Task directions:
Return the listing word for word, as given.

** begin **

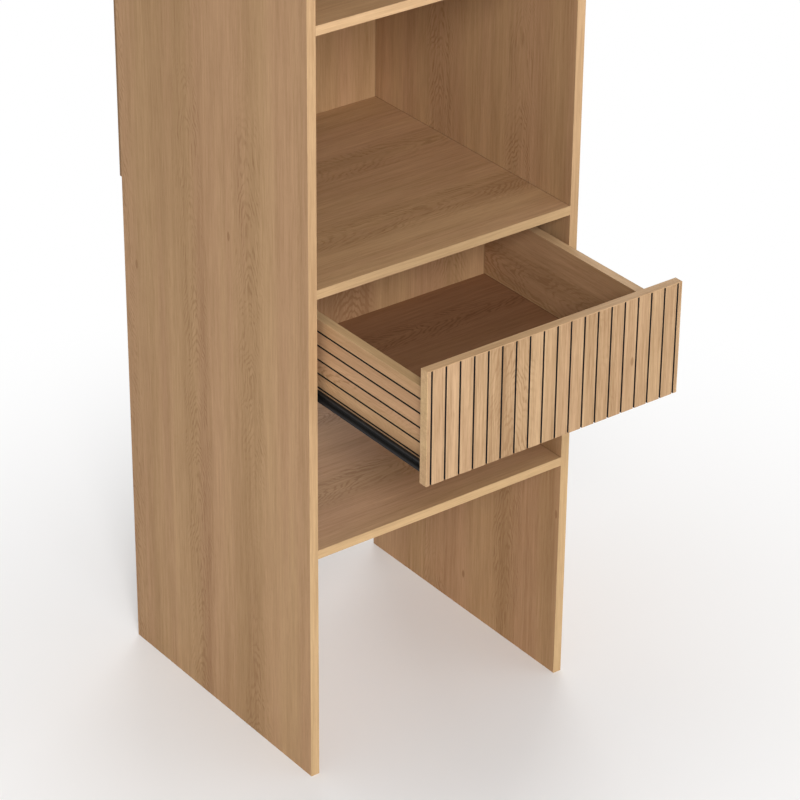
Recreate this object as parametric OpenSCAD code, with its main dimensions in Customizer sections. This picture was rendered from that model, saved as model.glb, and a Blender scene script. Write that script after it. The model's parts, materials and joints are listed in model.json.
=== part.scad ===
// Open wardrobe tower with one drawer and a pair of extending hanging rails.
// Millimetres. X runs to the right, Y to the back, Z up. The origin is on the floor, midway across
// the width, and midway along the depth that the object takes up with its drawer at rest.

/* [Case] */
// Width over the two side panels
case_width = 500; // [460:1:700]
// Depth from the front edges to the rear face of the back panel
case_depth = 500; // [480:1:600]
// Height of the side panels
case_height = 2000; // [1850:1:2300]
// Thickness of the case and drawer boards
board = 15; // [15:0.5:18]
// Thickness of the edge bands
edge_band = 1; // [0.6:0.1:1.5]
// Thickness of the back panel
back_thickness = 5; // [4:0.5:8]
// Height of the bottom shelf's top face
bottom_shelf_top = 409; // [250:1:450]
// Height of the middle shelf's top face, over the drawer
middle_shelf_top = 849; // [760:1:900]
// Height of the upper shelf's top face
upper_shelf_top = 1258.5; // [1100:0.5:1320]
// Height of the high shelf's top face
high_shelf_top = 1629; // [1500:1:1700]

/* [Case fittings] */
// Distance of the cam bolts from a board's front and rear edges
fitting_inset = 50; // [40:1:80]
// Distance from a cam bolt to the dowel beside it
dowel_spacing = 32; // [24:1:60]
// Radius of the cam locks' bores
cam_r = 7.5; // [7:0.1:7.5]
// Height of the cam locks
cam_height = 12; // [11.5:0.1:12.5]
// Distance from a board's end to the axis of its cam lock
cam_reach = 24; // [22:0.5:34]
// Radius of the wooden dowels
dowel_r = 4; // [3:0.5:4]
// Length of the wooden dowels
dowel_length = 28; // [22:1:30]
// Depth of a dowel in the board whose face it stands on
dowel_depth = 10; // [8:0.5:11]
// Greatest distance between two back panel screws
back_screw_pitch = 200; // [120:1:300]
// Distance of the wall brackets from the middle
bracket_x = 150; // [80:1:170]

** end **

Finished answer:
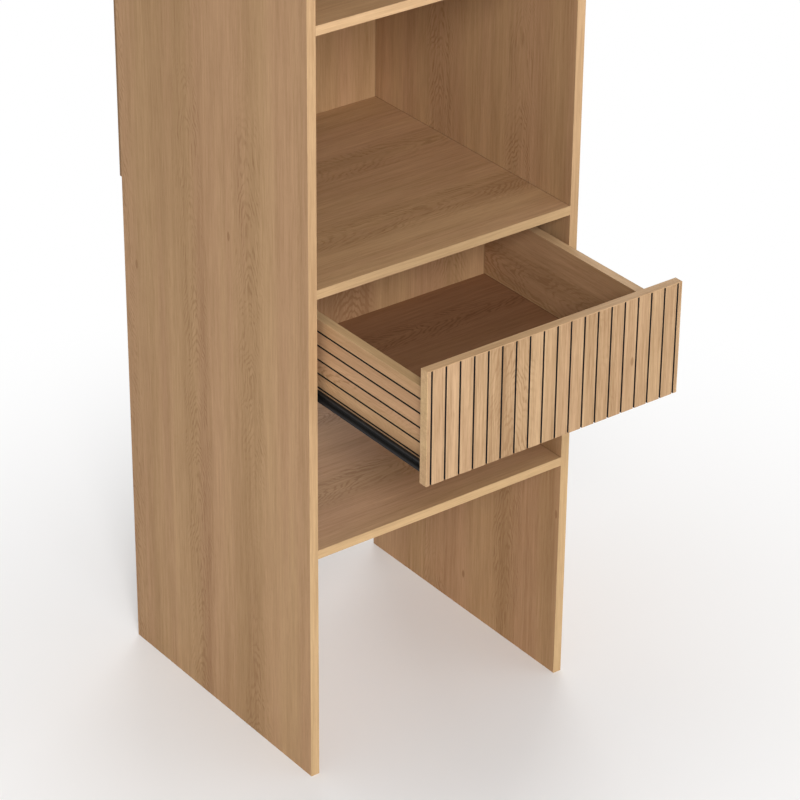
Recreate this object as parametric OpenSCAD code, with its main dimensions in Customizer sections. This picture was rendered from that model, saved as model.glb, and a Blender scene script. Write that script after it. The model's parts, materials and joints are listed in model.json.
=== part.scad ===
// Open wardrobe tower with one drawer and a pair of extending hanging rails.
// Millimetres. X runs to the right, Y to the back, Z up. The origin is on the floor, midway across
// the width, and midway along the depth that the object takes up with its drawer at rest.

/* [Case] */
// Width over the two side panels
case_width = 500; // [460:1:700]
// Depth from the front edges to the rear face of the back panel
case_depth = 500; // [480:1:600]
// Height of the side panels
case_height = 2000; // [1850:1:2300]
// Thickness of the case and drawer boards
board = 15; // [15:0.5:18]
// Thickness of the edge bands
edge_band = 1; // [0.6:0.1:1.5]
// Thickness of the back panel
back_thickness = 5; // [4:0.5:8]
// Height of the bottom shelf's top face
bottom_shelf_top = 409; // [250:1:450]
// Height of the middle shelf's top face, over the drawer
middle_shelf_top = 849; // [760:1:900]
// Height of the upper shelf's top face
upper_shelf_top = 1258.5; // [1100:0.5:1320]
// Height of the high shelf's top face
high_shelf_top = 1629; // [1500:1:1700]

/* [Case fittings] */
// Distance of the cam bolts from a board's front and rear edges
fitting_inset = 50; // [40:1:80]
// Distance from a cam bolt to the dowel beside it
dowel_spacing = 32; // [24:1:60]
// Radius of the cam locks' bores
cam_r = 7.5; // [7:0.1:7.5]
// Height of the cam locks
cam_height = 12; // [11.5:0.1:12.5]
// Distance from a board's end to the axis of its cam lock
cam_reach = 24; // [22:0.5:34]
// Radius of the wooden dowels
dowel_r = 4; // [3:0.5:4]
// Length of the wooden dowels
dowel_length = 28; // [22:1:30]
// Depth of a dowel in the board whose face it stands on
dowel_depth = 10; // [8:0.5:11]
// Greatest distance between two back panel screws
back_screw_pitch = 200; // [120:1:300]
// Distance of the wall brackets from the middle
bracket_x = 150; // [80:1:170]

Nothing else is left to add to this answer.